RECORDED DATA:
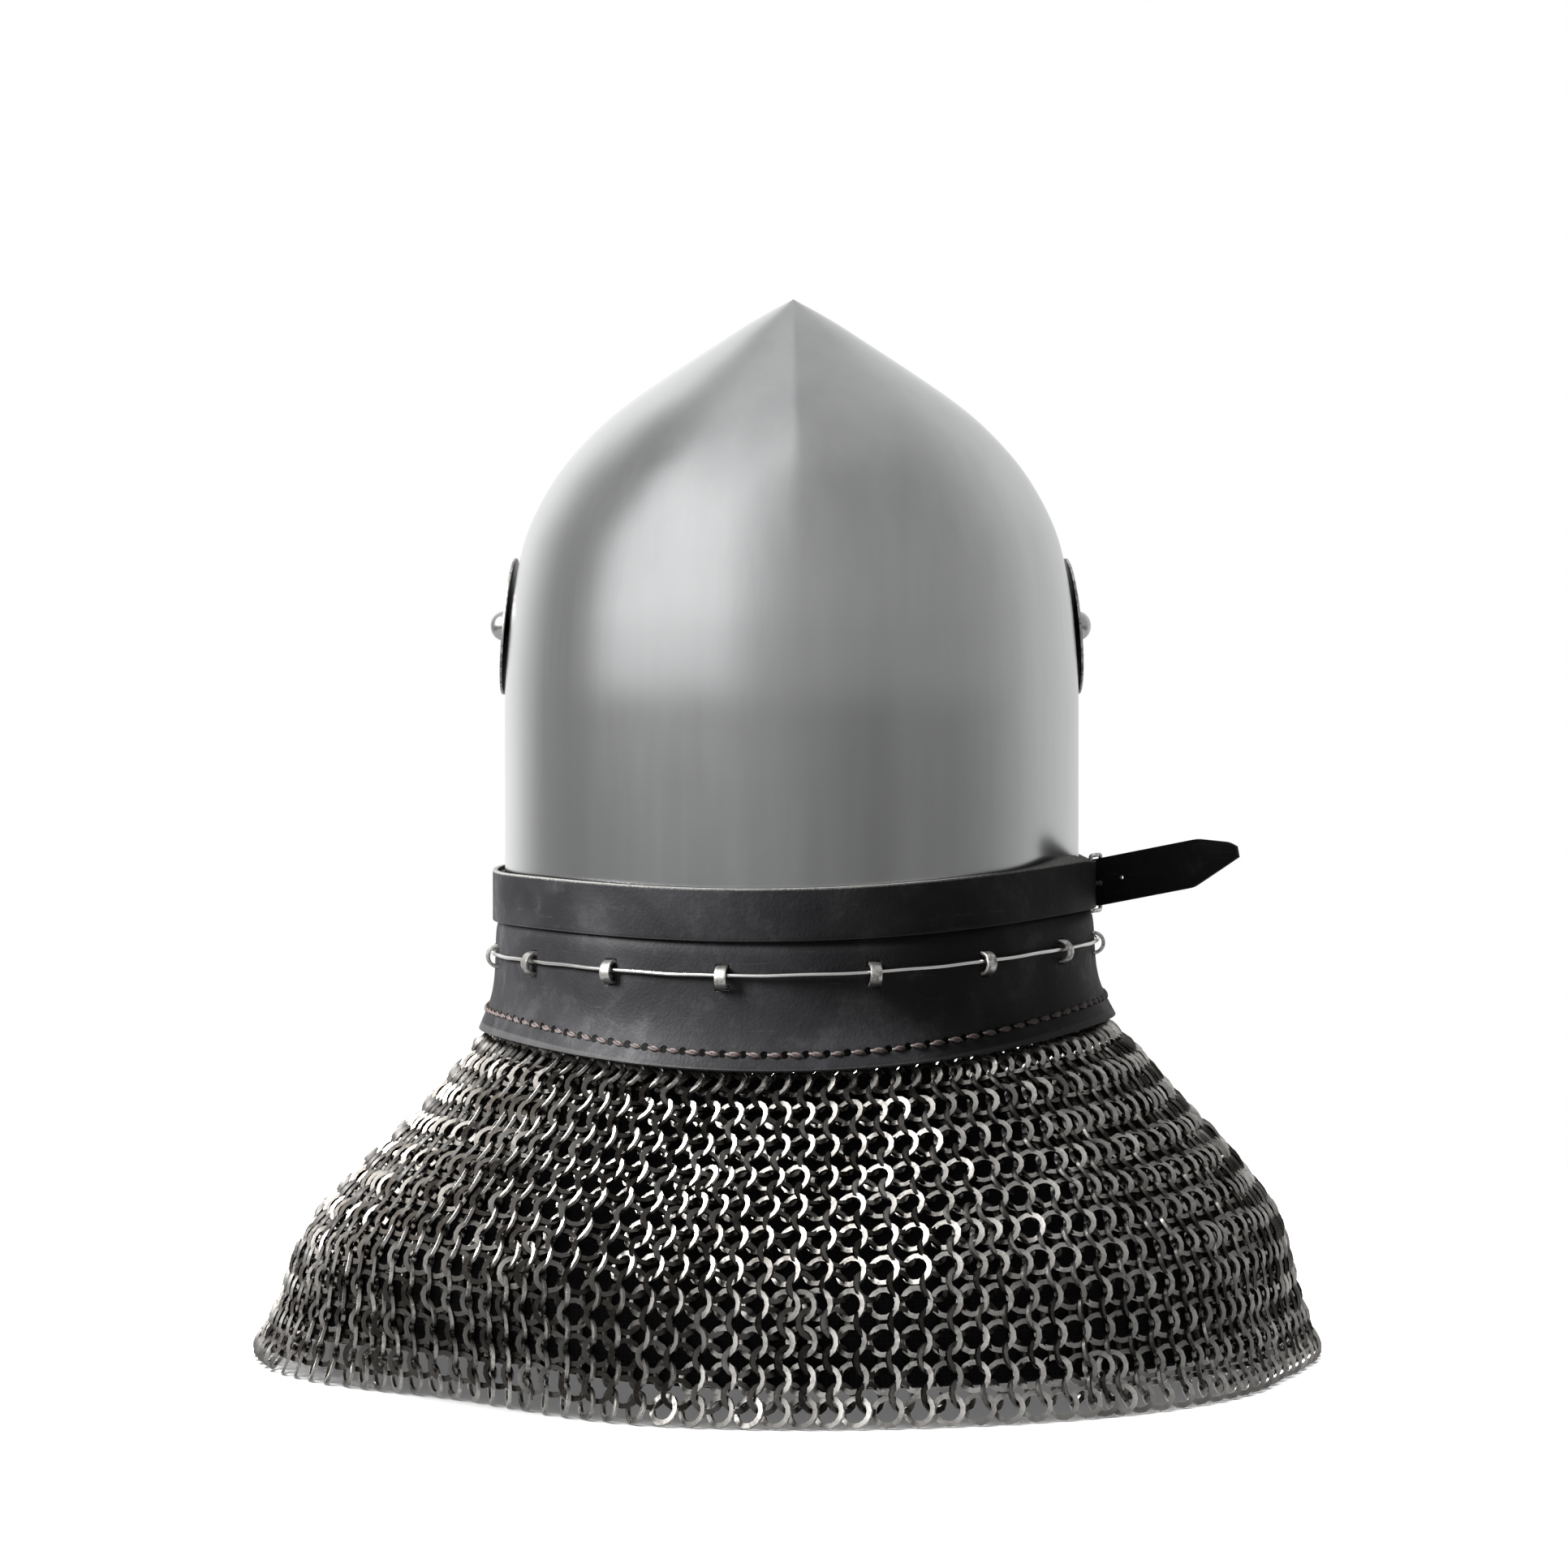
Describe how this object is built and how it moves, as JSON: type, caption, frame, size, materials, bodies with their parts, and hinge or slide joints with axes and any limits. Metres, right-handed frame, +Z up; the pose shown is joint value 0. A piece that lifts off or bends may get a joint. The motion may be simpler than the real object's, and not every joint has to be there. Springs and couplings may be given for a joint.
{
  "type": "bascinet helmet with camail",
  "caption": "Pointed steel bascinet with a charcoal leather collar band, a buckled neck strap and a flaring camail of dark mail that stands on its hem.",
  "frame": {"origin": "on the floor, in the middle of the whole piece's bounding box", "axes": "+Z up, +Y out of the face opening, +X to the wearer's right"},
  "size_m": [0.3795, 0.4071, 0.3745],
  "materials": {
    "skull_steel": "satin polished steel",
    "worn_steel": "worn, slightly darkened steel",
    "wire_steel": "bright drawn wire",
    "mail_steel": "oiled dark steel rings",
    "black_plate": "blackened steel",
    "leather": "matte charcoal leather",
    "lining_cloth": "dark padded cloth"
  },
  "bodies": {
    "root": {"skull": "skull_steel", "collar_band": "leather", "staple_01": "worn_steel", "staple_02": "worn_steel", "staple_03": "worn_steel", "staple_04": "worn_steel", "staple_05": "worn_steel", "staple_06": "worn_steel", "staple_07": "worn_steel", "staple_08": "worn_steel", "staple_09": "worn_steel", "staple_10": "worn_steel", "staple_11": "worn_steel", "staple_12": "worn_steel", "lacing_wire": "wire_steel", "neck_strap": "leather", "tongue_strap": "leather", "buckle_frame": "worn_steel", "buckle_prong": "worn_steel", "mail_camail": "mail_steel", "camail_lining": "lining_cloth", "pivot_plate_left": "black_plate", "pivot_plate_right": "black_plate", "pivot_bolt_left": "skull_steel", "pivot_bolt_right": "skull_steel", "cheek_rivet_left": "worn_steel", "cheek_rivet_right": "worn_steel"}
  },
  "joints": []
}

SHORT TASK:
Write the data back out verbatim.

FINAL RESULT:
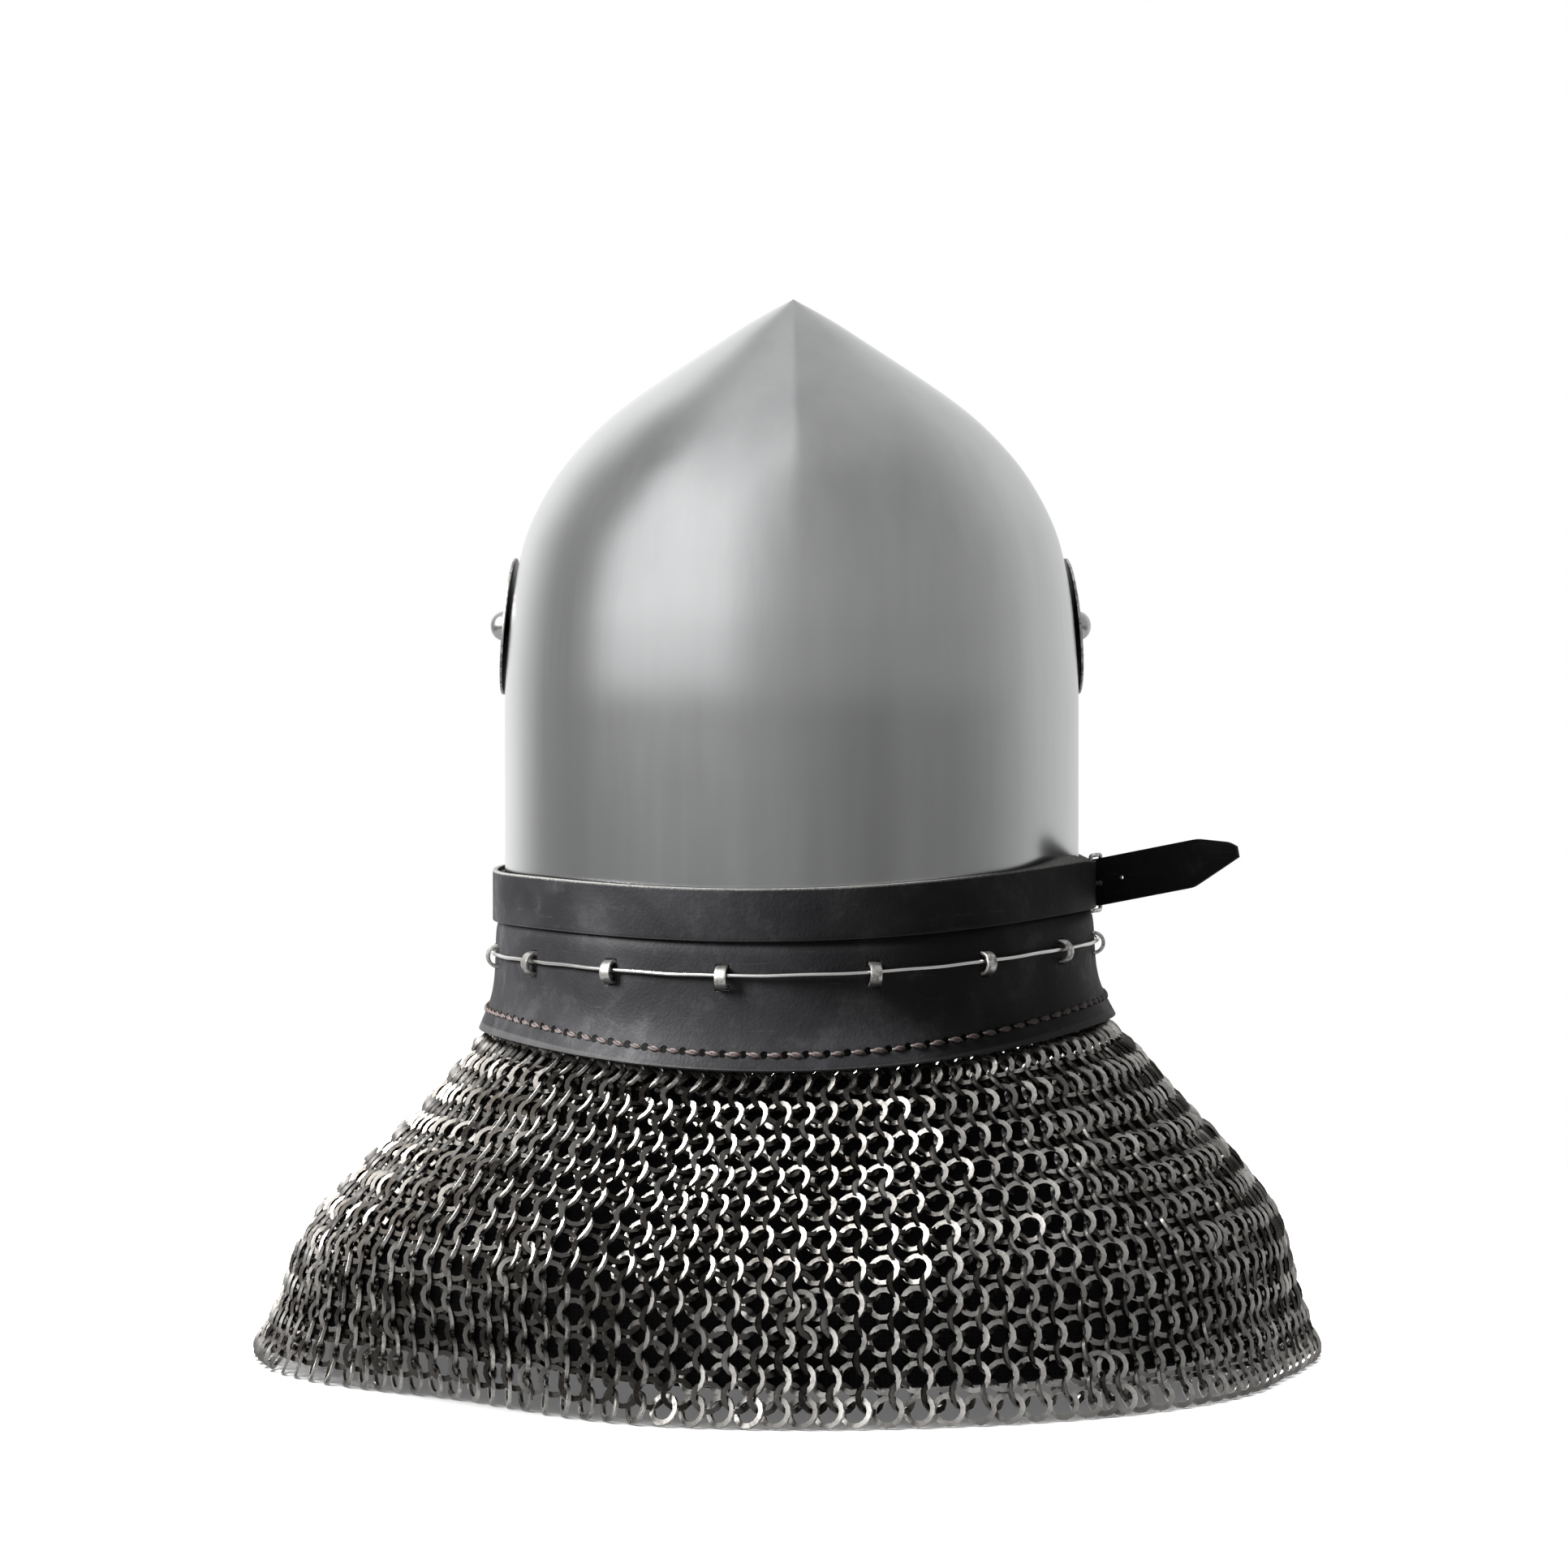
Describe how this object is built and how it moves, as JSON: type, caption, frame, size, materials, bodies with their parts, and hinge or slide joints with axes and any limits. Metres, right-handed frame, +Z up; the pose shown is joint value 0. A piece that lifts off or bends may get a joint. The motion may be simpler than the real object's, and not every joint has to be there. Springs and couplings may be given for a joint.
{
  "type": "bascinet helmet with camail",
  "caption": "Pointed steel bascinet with a charcoal leather collar band, a buckled neck strap and a flaring camail of dark mail that stands on its hem.",
  "frame": {"origin": "on the floor, in the middle of the whole piece's bounding box", "axes": "+Z up, +Y out of the face opening, +X to the wearer's right"},
  "size_m": [0.3795, 0.4071, 0.3745],
  "materials": {
    "skull_steel": "satin polished steel",
    "worn_steel": "worn, slightly darkened steel",
    "wire_steel": "bright drawn wire",
    "mail_steel": "oiled dark steel rings",
    "black_plate": "blackened steel",
    "leather": "matte charcoal leather",
    "lining_cloth": "dark padded cloth"
  },
  "bodies": {
    "root": {"skull": "skull_steel", "collar_band": "leather", "staple_01": "worn_steel", "staple_02": "worn_steel", "staple_03": "worn_steel", "staple_04": "worn_steel", "staple_05": "worn_steel", "staple_06": "worn_steel", "staple_07": "worn_steel", "staple_08": "worn_steel", "staple_09": "worn_steel", "staple_10": "worn_steel", "staple_11": "worn_steel", "staple_12": "worn_steel", "lacing_wire": "wire_steel", "neck_strap": "leather", "tongue_strap": "leather", "buckle_frame": "worn_steel", "buckle_prong": "worn_steel", "mail_camail": "mail_steel", "camail_lining": "lining_cloth", "pivot_plate_left": "black_plate", "pivot_plate_right": "black_plate", "pivot_bolt_left": "skull_steel", "pivot_bolt_right": "skull_steel", "cheek_rivet_left": "worn_steel", "cheek_rivet_right": "worn_steel"}
  },
  "joints": []
}